Earlier in the year, Lindian secured US$100 million (approximately K180 billion) through a share sale to Australian and offshore investors at $0.75 (K1 350) per share. The financing structure is debt‑free, covering all stage‑one costs and leaving future expansion to be financed by the mine’s own cash flow. This model reduces financial risk and makes the project more attractive to local banks and investors.
When fully operational, the Kangankunde mine is projected to produce US$114 million (about K205.2 billion) annually for the next 40 years, according to the company’s feasibility study. The deposit contains 261 million tonnes grading 2.19 percent total rare‑earth oxides, including a high‑grade starter zone of 26 million tonnes earmarked for early production. Malawi’s entry into rare‑earth production diversifies the global supply chain, lessening reliance on China and positioning Africa as a key supplier for the United States and Europe.
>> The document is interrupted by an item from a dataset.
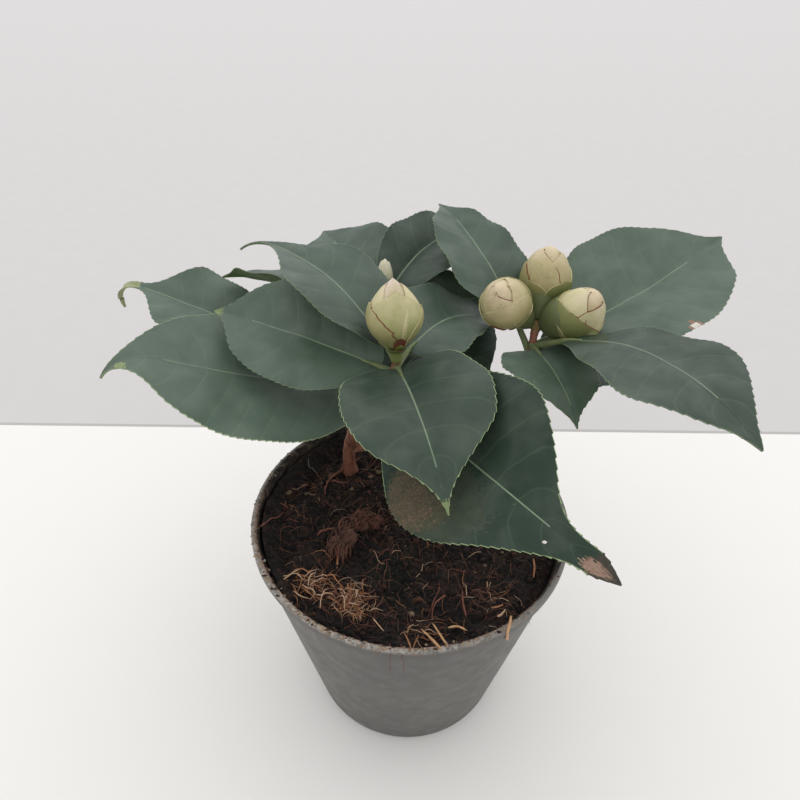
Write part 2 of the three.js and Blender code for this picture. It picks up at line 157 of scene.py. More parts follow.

For Malawian entrepreneurs, the termination of the off‑take agreement opens opportunities for local traders to become direct buyers or middlemen in the rare‑earth market. Companies in logistics, processing and financing can leverage the upcoming production to offer value‑added services, while the government’s focus on “kusintha ndalama” (foreign‑exchange earnings) may bring incentives for firms that support the sector.
Overall, Lindian’s strategic shift, on‑time project schedule and debt‑free financing collectively signal a strong growth trajectory for Malawi’s mining industry. Businesses that stay informed about the upcoming supply of monazite and other rare‑earth materials can position themselves to benefit from new trade links, investment inflows and the broader diversification of the country’s export base.